* [Challenge] Copy every line of the following data that includes the string "JSON".

* [Raw data]
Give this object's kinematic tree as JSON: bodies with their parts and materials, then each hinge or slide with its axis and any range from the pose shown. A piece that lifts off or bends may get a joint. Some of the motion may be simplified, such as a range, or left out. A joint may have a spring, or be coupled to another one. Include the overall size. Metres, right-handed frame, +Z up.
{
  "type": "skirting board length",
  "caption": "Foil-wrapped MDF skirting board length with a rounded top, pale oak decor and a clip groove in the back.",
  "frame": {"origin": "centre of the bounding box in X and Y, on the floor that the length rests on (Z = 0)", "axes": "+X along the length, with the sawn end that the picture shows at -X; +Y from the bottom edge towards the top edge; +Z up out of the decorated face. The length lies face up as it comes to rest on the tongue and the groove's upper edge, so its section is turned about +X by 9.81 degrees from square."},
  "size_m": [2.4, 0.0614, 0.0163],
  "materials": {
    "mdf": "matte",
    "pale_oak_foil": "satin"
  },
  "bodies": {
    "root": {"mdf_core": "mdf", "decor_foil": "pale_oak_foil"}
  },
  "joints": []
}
* * *
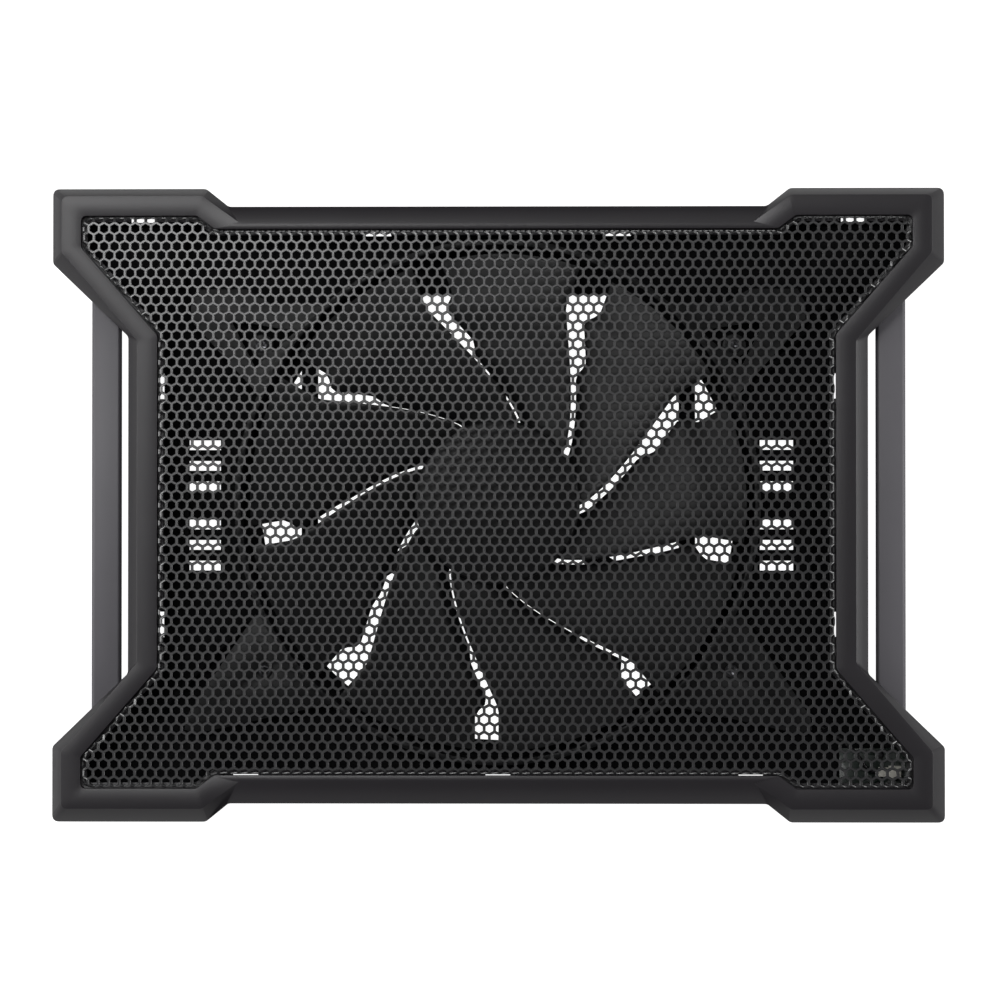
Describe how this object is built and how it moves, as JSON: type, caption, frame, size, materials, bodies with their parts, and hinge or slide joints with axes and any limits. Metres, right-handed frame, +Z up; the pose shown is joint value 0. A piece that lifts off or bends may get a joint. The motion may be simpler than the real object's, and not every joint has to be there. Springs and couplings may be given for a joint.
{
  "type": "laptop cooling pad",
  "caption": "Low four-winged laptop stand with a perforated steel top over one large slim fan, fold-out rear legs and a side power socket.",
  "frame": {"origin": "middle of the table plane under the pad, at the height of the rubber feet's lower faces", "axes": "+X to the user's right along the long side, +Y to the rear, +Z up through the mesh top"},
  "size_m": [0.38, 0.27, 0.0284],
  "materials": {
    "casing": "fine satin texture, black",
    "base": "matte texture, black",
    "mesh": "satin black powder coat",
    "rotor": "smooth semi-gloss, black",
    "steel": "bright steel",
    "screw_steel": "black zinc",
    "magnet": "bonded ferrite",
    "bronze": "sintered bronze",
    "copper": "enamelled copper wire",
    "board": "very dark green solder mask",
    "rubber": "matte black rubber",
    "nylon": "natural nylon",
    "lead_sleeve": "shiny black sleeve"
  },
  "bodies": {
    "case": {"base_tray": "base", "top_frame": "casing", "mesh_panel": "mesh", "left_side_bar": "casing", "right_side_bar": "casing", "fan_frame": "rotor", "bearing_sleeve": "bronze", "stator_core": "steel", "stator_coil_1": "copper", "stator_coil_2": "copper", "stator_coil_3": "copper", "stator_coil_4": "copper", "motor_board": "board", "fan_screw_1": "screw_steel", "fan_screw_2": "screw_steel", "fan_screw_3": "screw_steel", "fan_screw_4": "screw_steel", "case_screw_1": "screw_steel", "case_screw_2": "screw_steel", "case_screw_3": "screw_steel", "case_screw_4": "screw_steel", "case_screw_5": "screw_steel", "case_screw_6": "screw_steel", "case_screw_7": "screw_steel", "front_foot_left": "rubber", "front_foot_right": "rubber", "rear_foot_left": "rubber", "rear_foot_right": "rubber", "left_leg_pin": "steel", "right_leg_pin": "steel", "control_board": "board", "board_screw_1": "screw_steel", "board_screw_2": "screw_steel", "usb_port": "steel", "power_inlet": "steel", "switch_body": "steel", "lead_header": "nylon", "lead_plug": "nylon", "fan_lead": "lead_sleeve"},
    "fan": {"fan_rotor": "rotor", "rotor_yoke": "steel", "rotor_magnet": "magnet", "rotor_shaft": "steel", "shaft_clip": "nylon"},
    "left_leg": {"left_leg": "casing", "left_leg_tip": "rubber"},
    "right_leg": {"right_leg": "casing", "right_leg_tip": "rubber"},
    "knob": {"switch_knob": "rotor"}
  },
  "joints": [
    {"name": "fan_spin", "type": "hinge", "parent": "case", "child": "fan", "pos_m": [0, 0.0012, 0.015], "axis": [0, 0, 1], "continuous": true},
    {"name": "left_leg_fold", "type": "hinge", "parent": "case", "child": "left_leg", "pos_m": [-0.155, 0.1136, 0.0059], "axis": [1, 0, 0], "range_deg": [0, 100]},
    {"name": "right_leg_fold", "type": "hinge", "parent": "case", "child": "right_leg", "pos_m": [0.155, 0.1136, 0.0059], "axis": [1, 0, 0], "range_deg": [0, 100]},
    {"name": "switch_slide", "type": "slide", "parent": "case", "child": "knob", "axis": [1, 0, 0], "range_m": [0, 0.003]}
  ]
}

* [Solution below]
Give this object's kinematic tree as JSON: bodies with their parts and materials, then each hinge or slide with its axis and any range from the pose shown. A piece that lifts off or bends may get a joint. Some of the motion may be simplified, such as a range, or left out. A joint may have a spring, or be coupled to another one. Include the overall size. Metres, right-handed frame, +Z up.
Describe how this object is built and how it moves, as JSON: type, caption, frame, size, materials, bodies with their parts, and hinge or slide joints with axes and any limits. Metres, right-handed frame, +Z up; the pose shown is joint value 0. A piece that lifts off or bends may get a joint. The motion may be simpler than the real object's, and not every joint has to be there. Springs and couplings may be given for a joint.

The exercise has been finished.